Conforme entendimento pacífico dos Tribunais Superiores, são as conclusões extraídas pelo recorrente, a partir da respectiva motivação, que operam a fixação e delimitação do objecto dos recursos que àqueles são submetidos, sem prejuízo da tomada de posição sobre todas e quaisquer questões que, face à lei, sejam de conhecimento oficioso e de que ainda seja possível conhecer.

Ora, lidas as conclusões das alegações de recurso, resulta que está em causa saber se o Tribunal a quo errou no seu julgamento ao considerar não verificada a prescrição das dívidas em cobrança coerciva. Entende o Recorrente que deve ser considerada matéria assente a prescrição das dívidas exequendas. Pretende, igualmente, a condenação da Exequente como litigante de má fé, bem como a suspensão imediata do processo de execução fiscal.

Vejamos, então.

A sentença recorrida, para concluir pela improcedência da presente reclamação, fundou-se na seguinte fundamentação:

“(…) de acordo com o recorte probatório dos autos, verifica-se que o Reclamante foi citado, mediante registo com aviso de recepção, para o PEF n.º 1001201100177385 e apensos em 19/05/2011, facto que produz o respectivo efeito interruptivo que lhe é próprio, inutilizando o prazo decorrido até então e implicando que o prazo de prescrição não volte a correr enquanto não findar o processo executivo.

Tem sido este, aliás, o entendimento reiterado da jurisprudência, do que é exemplo o Acórdão do STA de 02/09/2020 (proc.º n.º 0705/19.2BELLE) em cujo sumário se deixou expresso que “I - A jurisprudência reconhece à interrupção da prescrição decorrente da citação do executado (n.º 1 do art. 49.º da LGT) um duplo efeito: a inutilização para a prescrição de todo o tempo até então decorrido (efeito instantâneo, decorrente do n.º 1 do art. 326.º do CC) e o novo prazo de prescrição não voltar a correr enquanto não transitar em julgado a decisão que puser termo ao processo (efeito duradouro, decorrente do n.º 1 do art. 327.º do CC).

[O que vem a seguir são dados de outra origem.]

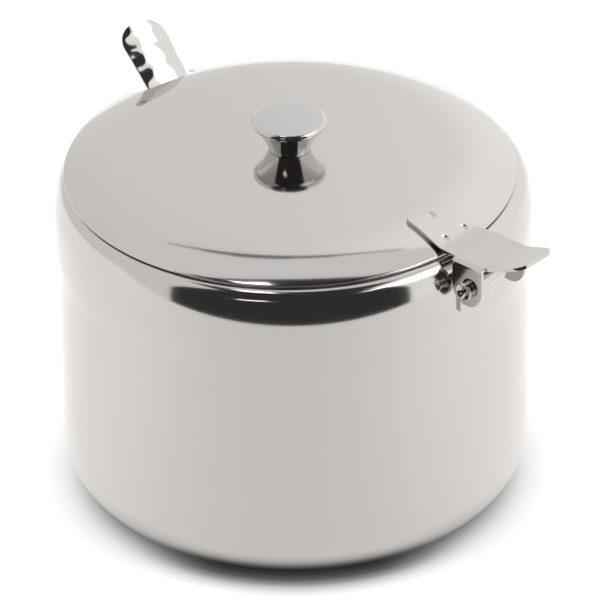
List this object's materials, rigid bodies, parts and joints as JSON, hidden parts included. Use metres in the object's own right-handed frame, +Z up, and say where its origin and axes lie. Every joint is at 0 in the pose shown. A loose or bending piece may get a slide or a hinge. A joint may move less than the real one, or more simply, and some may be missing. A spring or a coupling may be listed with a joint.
{
  "type": "sugar bowl",
  "caption": "Round stainless steel sugar bowl with a hinged domed lid, mushroom knob, thumb lever and a loose spoon that stands through a notch in the lid.",
  "frame": {"origin": "on the bowl's axis, in the plane that the bowl stands on", "axes": "+Z up along the bowl's axis; +X from the axis towards the hinge and thumb tab; +Y along the hinge pin"},
  "size_m": [0.1721, 0.1404, 0.1193],
  "materials": {
    "bowl_steel": "polished drawn stainless steel",
    "lid_steel": "mirror-polished stainless steel with a faint brushed grain",
    "fitting_steel": "polished stainless sheet",
    "pin_steel": "polished stainless steel",
    "knob_steel": "turned and polished stainless steel",
    "fastener_steel": "plain stainless steel",
    "spoon_steel": "hammered and polished stainless steel"
  },
  "bodies": {
    "bowl": {"bowl": "bowl_steel", "hinge_bracket": "fitting_steel"},
    "lid": {"lid": "lid_steel", "lever": "fitting_steel", "hinge_pin": "pin_steel", "knob": "knob_steel", "knob_washer": "fastener_steel", "knob_screw": "fastener_steel"},
    "spoon": {"spoon": "spoon_steel"}
  },
  "joints": [
    {"name": "lid_hinge", "type": "hinge", "parent": "bowl", "child": "lid", "pos_m": [0.0752, 0, 0.09556], "axis": [0, 1, 0], "range_deg": [0, 135]},
    {"name": "spoon_lift", "type": "slide", "parent": "bowl", "child": "spoon", "axis": [-0.7543, 0.1645, 0.6356], "range_m": [0, 0.08]}
  ]
}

II - O reconhecimento desse efeito duradouro não viola os princípios constitucionais da legalidade, da certeza e da segurança jurídicas nem as garantias dos contribuintes.”.

É certo que o ora Reclamante invoca nunca ter sido citado para a execução fiscal, ou seja, invoca a falta de citação.

Porém, conforme resulta do probatório, é o próprio reclamante que assume ter recebido a citação quando interpela a exequente a solicitar esclarecimentos sobre a legalidade das contribuições (cf. ponto D. do probatório).

Por conseguinte, é seguro que o Reclamante tomou conhecimento do acto de citação.

Por outro lado, apesar de o aviso de recepção ter sido recepcionado por terceira pessoa, conforme refere a Digna Magistrada do Ministério Público no seu parecer “Nos termos do art. 238º do CPC em vigor (actual art. 230º) a citação postal considera-se efectuada no dia em que se mostre assinado o aviso de recepção e tem-se por efectuada na própria pessoa do citando, mesmo quando o aviso de recepção haja sido assinado por terceiro, presumindo-se, salvo demonstração em contrário, que a carta foi oportunamente entregue ao destinatário.”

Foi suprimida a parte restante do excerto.